Importantly, the current players are layered with the macho notion that they are not West Indian if they don't stay up late unto the 5 am zone when they attend social functions. That is quite unlike other international teams who are winning against us! To conform to this extreme, perhaps inadvertently enshrined in Sir Gary Sobers' auto-biography in which he defined himself as not an early sleeper, it is to assume that all of our players qualify to fit into the shoes of the great man with bat, ball or fielding.
Discipline aligned to the orthodox has to be instated because West Indies have great difficulty doing well from session to session or from one day to another or from one innings to the next, then also from one match to the succeeding match. Hence, there is a fitness deficit, of which Sobers or Worrel could not have been accused of having. And certainly their attention spans were not deficient.
Lloyd will have to look deep inside the heads of our unruly characters and convince them that some are born great but most only achieve greatness. It is one thing to be actually great and merely to assume you are what you are not. A Prince component in our exercise is the very real fact that cricket tours are no longer four or five month affairs. Players are now to adapt to arriving for a tour in top condition and match form without any time for preliminary tune-ups. This is inevitable in the realm of big money as the reward for top performance on demand from lucrative television entities.
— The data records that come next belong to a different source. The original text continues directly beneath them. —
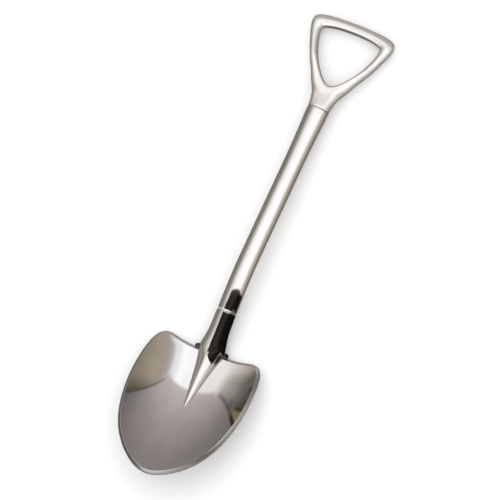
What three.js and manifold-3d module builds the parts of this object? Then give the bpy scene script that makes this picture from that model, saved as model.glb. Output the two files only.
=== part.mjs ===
// Detecting shovel: an all-steel digging shovel with a closed D-grip, a round tubular shaft,
// a cranked slit socket and a dished round-point blade with raised foot shoulders.
// Units are millimetres, +Z up. The shovel lies face up: +Y runs along the shaft to the grip,
// +X across the blade, and the origin is on the ground under the middle of the bounding box.
//
// Every piece is drawn in the shaft's own coordinates (x across, s down the shaft from the
// outer edge of the crossbar, z away from the digger), and place() lays it on the ground.
import * as THREE from "three";
import { mergeVertices } from "three/addons/utils/BufferGeometryUtils.js";
import Module from "manifold-3d";

// ---- driving dimensions -------------------------------------------------
const REST_TILT = 3.124; // degrees the shaft's grip end dips when the shovel lies on crossbar and heel
const LENGTH_MID = 358.07; // s of the middle of the bounding box along the ground
const LIFT = 8.605; // height of the shaft axis at s = 0 above the ground
const GAP = 0.3; // clearance between touching pieces

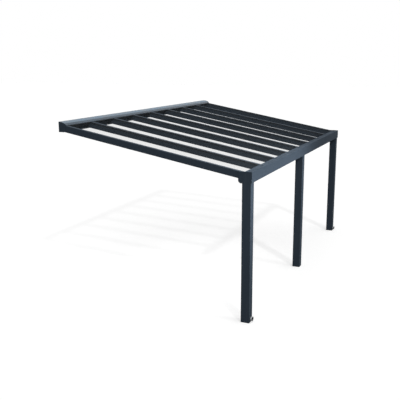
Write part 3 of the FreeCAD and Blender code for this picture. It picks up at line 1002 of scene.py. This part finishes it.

To arrive at a suitable means of quantifying performance within the West Indies team we may use a figure, somewhat arbitrarily, like IC or 20 to mark individual efforts, the rational given in advance so players would be aware before hand as to agreeable expectations. In a subsequent issue I propose to go into details – not expected to please everyone, but hopefully a starting point rather than none at all. How well the West Indies board itself configures appropriately is another matter. The board ought definitely to set the example and take the lead by keeping its administrative performance at impeccable height. The topical slogan "CHANGE IS A MUST AND NOT AN OPTION" is to be applied radically!